Start by setting goals for yourself. Maybe one week, you stop working to have lunch with a friend. This means, removing yourself from your work environment and actually engaging in meaningful conversation. Don’t go to lunch only to reply to emails for 45 minutes. Remove your body and mind from work. In turn, you’ll strengthen vital social relationships.

The following week, you can set a new goal. Slowly, you’ll see that life goes on and things get accomplished. Force yourself to delegate tasks, allowing yourself to not take on such a heavy workload. Put you trust in those most capable – you’ll soon see that there’s no shame in asking for help.

  1. Set a Time and Stick to It 

There will always be exceptions and in these cases, you can make exceptions or delegate more tasks – however, you should be setting a set time each day. At this time, that is when your work ends and your relaxation begins. If you choose 6 pm, view this as a strict deadline. Once six o’clock rolls around, ensure that your office knows not to call unless there’s an emergency.

Once the clock strikes 6 pm, that means you’re done for the day. Instead of focusing on potential work-related achievements, become motivated by other important aspects of your life – your family, hobbies, exercise, or anything that promotes relaxation.

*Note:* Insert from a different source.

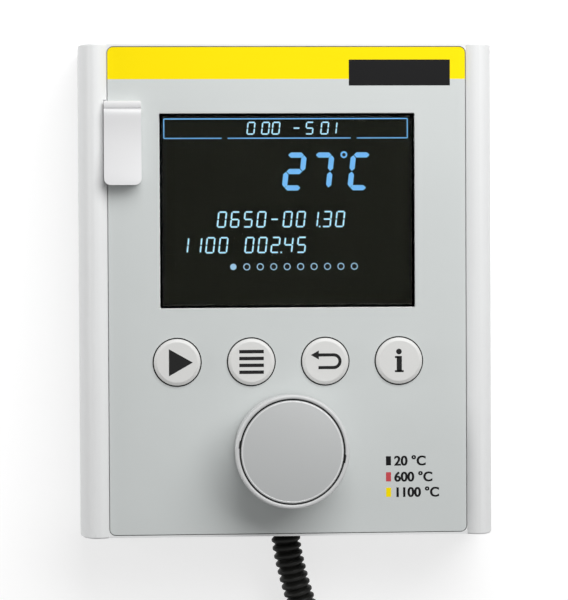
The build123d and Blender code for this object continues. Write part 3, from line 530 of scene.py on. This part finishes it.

Get into the habit of stopping once you reach your set time.

  1. Learn to Feel Good About Your Choices

This will be the hardest part for many as a workaholic mindset makes it challenging to enjoy relaxation. You will want to work towards feeling good about the choices you make. Instead of focusing on what needs to be done at work, live in the moment, not letting your life pass you by.

See Also: How to Stop Being a Workaholic

Regardless of which type you are – a workaholic is a workaholic. You will be missing out on some of the most rewarding moments in your life due to your obsession with work. If you continue to place such high value on long hours and little value on everything else, you may hurt those closest to you and in the long run, you’ll hurt yourself. Stay motivated and driven, but learn when to back off and allow others to pick up some of the slack.